* Problem requirements *
Return the listing below word for word.

--- Begin ---

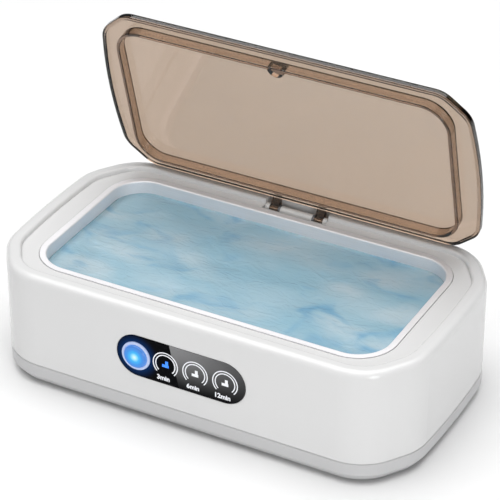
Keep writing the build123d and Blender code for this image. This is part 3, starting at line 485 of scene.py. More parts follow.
@dataclass(frozen=True)
class MouldedPlastic(Finish):
    """Injection-moulded plastic with mould grain, wiping marks, dust and paler handled edges."""

    colour: Colour
    edge: Colour
    roughness: float = 0.22
    spread: float = 0.06
    peel: float = 0.000012
    grain: float = 0.000002
    grain_scale: float = 5200.0
    coat: float = 0.0
    dust: float = 0.05
    edge_width: float = 0.0005
    specular: float = 0.5

    def shade(self, graph: Graph) -> Socket:
        """Layer edge wear and dust over the base colour and drive gloss and grain by noises.

        Args:
            graph: The material's graph.

        Returns:
            The surface's shader.
        """
        marks = HandlingMarks().use(graph, {"Roughness": self.roughness, "Spread": self.spread})
        edges = EdgeMask().use(graph, {"Width": self.edge_width})
        dust = SettledDust().use(graph, {"Amount": self.dust})
        grain = MouldGrain().use(
            graph, {"Peel": self.peel, "Grain": self.grain, "Grain Scale": self.grain_scale}
        )
        drift = graph.node("ShaderNodeTexNoise", {"Vector": graph.place(), "Scale": 18.0, "Detail": 2.0})
        shade = tuple(part * 0.97 for part in self.colour)
        base = graph.blend(drift.outputs["Fac"], self.colour, shade)
        worn = graph.blend(edges["Mask"], base, self.edge)
        dusty = graph.blend(dust["Mask"], worn, DUST_COLOUR)
        return graph.node(
            "ShaderNodeBsdfPrincipled",
            {
                "Base Color": dusty,
                "Roughness": marks["Roughness"],
                "Specular IOR Level": self.specular,
                "Coat Weight": self.coat,
                "Coat Roughness": 0.06,
                "Normal": bump(graph, grain["Height"], soft_edges(graph, self.edge_width)),
            },
        ).outputs[0]


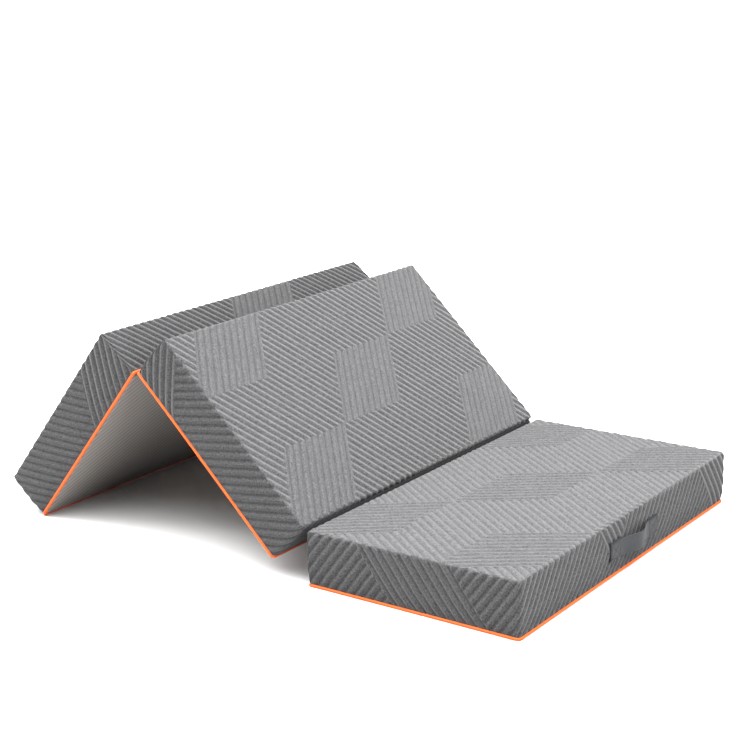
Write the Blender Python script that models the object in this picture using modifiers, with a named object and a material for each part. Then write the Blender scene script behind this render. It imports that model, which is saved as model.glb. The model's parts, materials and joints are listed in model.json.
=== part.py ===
"""A three-panel folding floor mattress, set down half folded: one panel flat, two as a tent.

Metres, +Z up. The panels follow one another along X and are one mattress width long in Y.
Each panel is built in its own frame, lying flat with a corner at the origin, and hangs
from the frame of the fold that carries it.
"""
import math

import bmesh
import bpy
import numpy as np
from mathutils import Matrix, Vector

# Panel
panel_length = 0.642
panel_width = 1.200
panel_height = 0.159
corner_radius = 0.018
smallest_corner = 0.008

# Cover: a crowned top sewn to a band round the sides
cover_thickness = 0.003
edge_radius = 0.010
crown_rise = 0.003
crown_reach = 0.256
side_swell = 0.006
side_draw = 0.001
top_draw = 0.0015
widest_height = 0.072
seam_clearance = 0.0005

# Base cloth and the cord sewn round it
base_thickness = 0.0015
piping_diameter = 0.008
piping_overhang = 0.003

# Filling
layer_clearance = 0.0003
liner_thickness = 0.0008
liner_hem = 0.060
foam_edge_radius = 0.009
comfort_thickness = 0.040

# Zip in the far side of the band
zip_length = 0.520
zip_tape_height = 0.026
zip_tape_thickness = 0.001
zip_coil_height = 0.004
zip_slot_height = 0.008
zip_slot_overrun = 0.010
slider_length = 0.011
slider_plate = 0.0018
slider_flange = 0.0012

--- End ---

* Complete output *
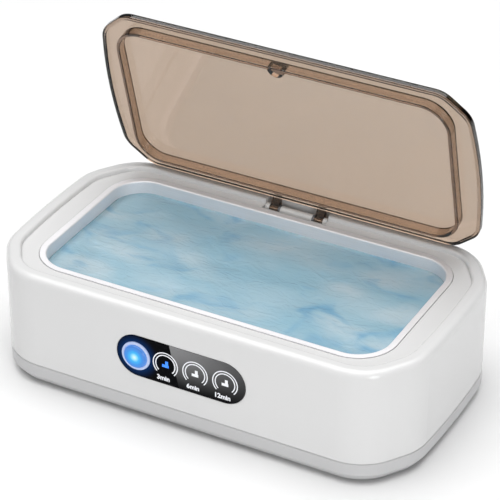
Keep writing the build123d and Blender code for this image. This is part 3, starting at line 485 of scene.py. More parts follow.
@dataclass(frozen=True)
class MouldedPlastic(Finish):
    """Injection-moulded plastic with mould grain, wiping marks, dust and paler handled edges."""

    colour: Colour
    edge: Colour
    roughness: float = 0.22
    spread: float = 0.06
    peel: float = 0.000012
    grain: float = 0.000002
    grain_scale: float = 5200.0
    coat: float = 0.0
    dust: float = 0.05
    edge_width: float = 0.0005
    specular: float = 0.5

    def shade(self, graph: Graph) -> Socket:
        """Layer edge wear and dust over the base colour and drive gloss and grain by noises.

        Args:
            graph: The material's graph.

        Returns:
            The surface's shader.
        """
        marks = HandlingMarks().use(graph, {"Roughness": self.roughness, "Spread": self.spread})
        edges = EdgeMask().use(graph, {"Width": self.edge_width})
        dust = SettledDust().use(graph, {"Amount": self.dust})
        grain = MouldGrain().use(
            graph, {"Peel": self.peel, "Grain": self.grain, "Grain Scale": self.grain_scale}
        )
        drift = graph.node("ShaderNodeTexNoise", {"Vector": graph.place(), "Scale": 18.0, "Detail": 2.0})
        shade = tuple(part * 0.97 for part in self.colour)
        base = graph.blend(drift.outputs["Fac"], self.colour, shade)
        worn = graph.blend(edges["Mask"], base, self.edge)
        dusty = graph.blend(dust["Mask"], worn, DUST_COLOUR)
        return graph.node(
            "ShaderNodeBsdfPrincipled",
            {
                "Base Color": dusty,
                "Roughness": marks["Roughness"],
                "Specular IOR Level": self.specular,
                "Coat Weight": self.coat,
                "Coat Roughness": 0.06,
                "Normal": bump(graph, grain["Height"], soft_edges(graph, self.edge_width)),
            },
        ).outputs[0]


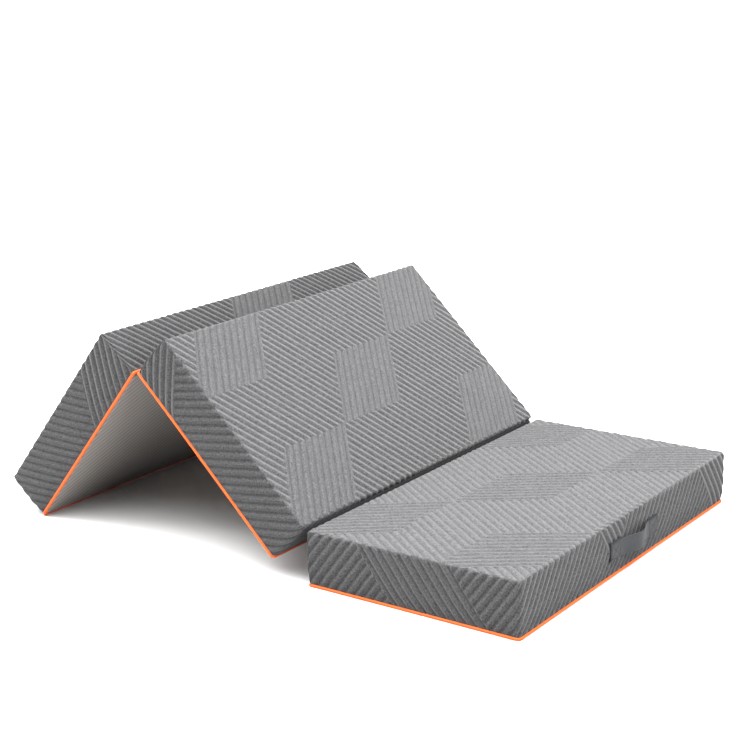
Write the Blender Python script that models the object in this picture using modifiers, with a named object and a material for each part. Then write the Blender scene script behind this render. It imports that model, which is saved as model.glb. The model's parts, materials and joints are listed in model.json.
=== part.py ===
"""A three-panel folding floor mattress, set down half folded: one panel flat, two as a tent.

Metres, +Z up. The panels follow one another along X and are one mattress width long in Y.
Each panel is built in its own frame, lying flat with a corner at the origin, and hangs
from the frame of the fold that carries it.
"""
import math

import bmesh
import bpy
import numpy as np
from mathutils import Matrix, Vector

# Panel
panel_length = 0.642
panel_width = 1.200
panel_height = 0.159
corner_radius = 0.018
smallest_corner = 0.008

# Cover: a crowned top sewn to a band round the sides
cover_thickness = 0.003
edge_radius = 0.010
crown_rise = 0.003
crown_reach = 0.256
side_swell = 0.006
side_draw = 0.001
top_draw = 0.0015
widest_height = 0.072
seam_clearance = 0.0005

# Base cloth and the cord sewn round it
base_thickness = 0.0015
piping_diameter = 0.008
piping_overhang = 0.003

# Filling
layer_clearance = 0.0003
liner_thickness = 0.0008
liner_hem = 0.060
foam_edge_radius = 0.009
comfort_thickness = 0.040

# Zip in the far side of the band
zip_length = 0.520
zip_tape_height = 0.026
zip_tape_thickness = 0.001
zip_coil_height = 0.004
zip_slot_height = 0.008
zip_slot_overrun = 0.010
slider_length = 0.011
slider_plate = 0.0018
slider_flange = 0.0012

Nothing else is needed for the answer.